The existential question is whether a “sweet spot” exists—one that maximizes liquidity, convinces retail traders the market feels “fair enough,” and still rewards informed traders for contributing information. The chart suggests such a point may exist—but reality is messier.
My February forecast remains valid. As I wrote then:
“Significant risk persists that insider trading scandals will convince retail traders the market is rigged—causing them to abandon the platform. I predict a string of insider trading incidents this year, compelling platforms to significantly strengthen market surveillance—and driving Polymarket, in particular, away from anonymity.”
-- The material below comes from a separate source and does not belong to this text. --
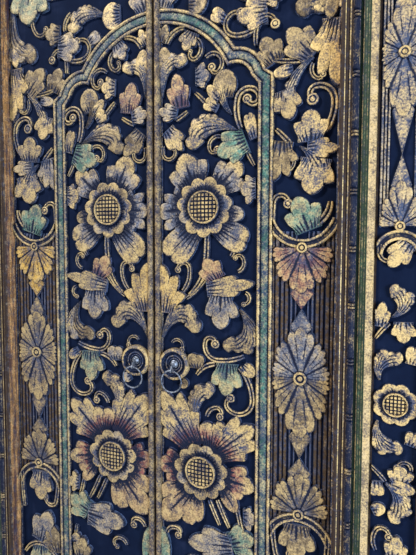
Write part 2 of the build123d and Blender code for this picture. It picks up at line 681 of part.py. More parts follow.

I expect Polymarket to eliminate the ability to trade without KYC (currently permitted on non-U.S. platforms) and to intensify flagging of suspicious trading activity. There will be numerous criminal cases involving stolen insider information—but the temptation will remain. Though platforms won’t admit it, there truly is a “socially optimal” volume of insider trading. Can they calibrate it optimally? Will regulators allow them to?
Notably, not all informed traders are insiders. You can become informed by gathering and acting upon publicly available information. Still, a subset of informed traders does indeed misappropriate information.